La teoría del delito de odio tiene sus raíces en la legislación y estudios académicos de Estados Unidos a finales del siglo XX. La “Civil Rights Act of 1969” (Ley de Derechos Civiles de 1969) y la “Hate Crime Statistics Act” HCSA (Ley de Estadísticas de Crímenes de Odio de 1990) incorporaron determinados actos o acciones como delitos de odio en la legislación estadounidense, como luego numerosos países los han incluido en sus códigos penales, como España, Francia, Italia, México, Argentina, Brasil, Canadá, Australia, India. Otros han promulgado leyes específicas como el Reino Unido: «Crime and Disorder Act 1998» y «Criminal Justice Act 2003» y Sudáfrica: «Promotion of Equality and Prevention of Unfair Discrimination Act«.
Venezuela tiene legislación específica sobre delitos de odio -inconstitucional por haber sido dictada en el año 2017 por la írrita Asamblea Nacional Constituyente- denominada «Ley contra el Odio, por la Convivencia Pacífica y la Tolerancia» (en adelante “Ley contra el odio”), cuyo objeto, según en ella se expresa, es prevenir y sancionar actos de odio y violencia motivados por discriminación, promoviendo la convivencia pacífica y la tolerancia. A tal efecto, la Ley contra el odio define como autores del delito a aquellos que promuevan, inciten o fomenten la discriminación, la intolerancia o la violencia por motivos de raza, religión, ideología, orientación sexual, género, etnia, entre otros; y su ámbito de aplicación son tanto personas físicas como personas jurídicas, incluyendo medios de comunicación y redes sociales, para quienes prevé sanciones por mensajes que difundan el odio, incluyendo la posibilidad de revocar licencias de transmisión.
En cuanto a las sanciones, establece penas que van desde multas hasta prisión entre 10 y 20 años.

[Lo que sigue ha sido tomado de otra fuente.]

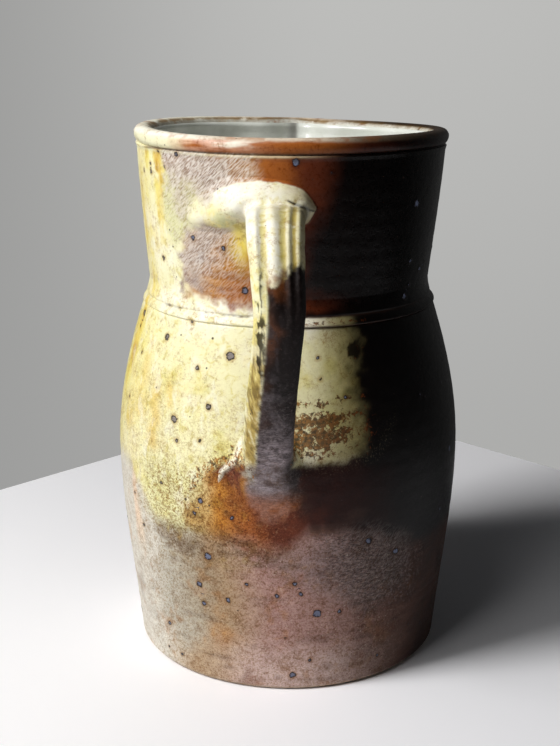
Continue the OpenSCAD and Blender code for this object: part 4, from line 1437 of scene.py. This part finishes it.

La Ley contra el odio ha sido objeto de controversia y críticas, tanto a nivel nacional como internacional. Organizaciones de derechos humanos y ONG han mostrado preocupación en cuanto a que pueda ser utilizada para restringir la libertad de expresión y silenciar a los críticos del gobierno, que podrían llevar a la autocensura.
También se ha cuestionado que pueda ser aplicada de manera selectiva al carecer de definiciones claras y precisas sobre lo que constituye un «acto de odio», por lo que podría ser utilizada para perseguir a opositores políticos y disidentes mientras se ignoran o aplauden actos similares cometidos por partidarios del gobierno.
No cabe duda de que los delitos de odio representan una grave amenaza para la cohesión social y los derechos humanos en cualquier sociedad civilizada y que la adopción de normas legales para combatir estos crímenes es crucial para proteger a las comunidades vulnerables y asegurar que los perpetradores sean efectivamente sancionados. Sin embargo, está latente el peligro de que una normativa de esa naturaleza pueda ser tergiversada por medio de los “discursos del odio”, acusando a los que considera sus enemigos (no sus adversarios) de ser propagadores de discursos de odio, en asumirse como víctimas de tales discursos, al tiempo que lanzan las más aberrantes acusaciones, inventan perversas alianzas y conspiraciones, impiden las libertades bajo la justificación de que todo discurso distinto al propio es odio, como ha expresado Miguel H. Otero, en “Régimen y discurso de odio” (https://bitlysdowssl-aws.com/opinion/regimen-y-discurso-de-odio/).
Por consiguiente, una legislación preventiva del odio, confeccionada conforme a los estándares internacionales y de la ciencia penal siempre será bienvenida, pero toda manipulación o deformación en su interpretación para ser utilizada con fines distintos a los que persigue esa legislación, debe ser aborrecida y rechazada por los caminos de la institucionalidad democrática y mediante los recursos que concedan las leyes, para lo que es fundamental la existencia de un Estado de Derecho.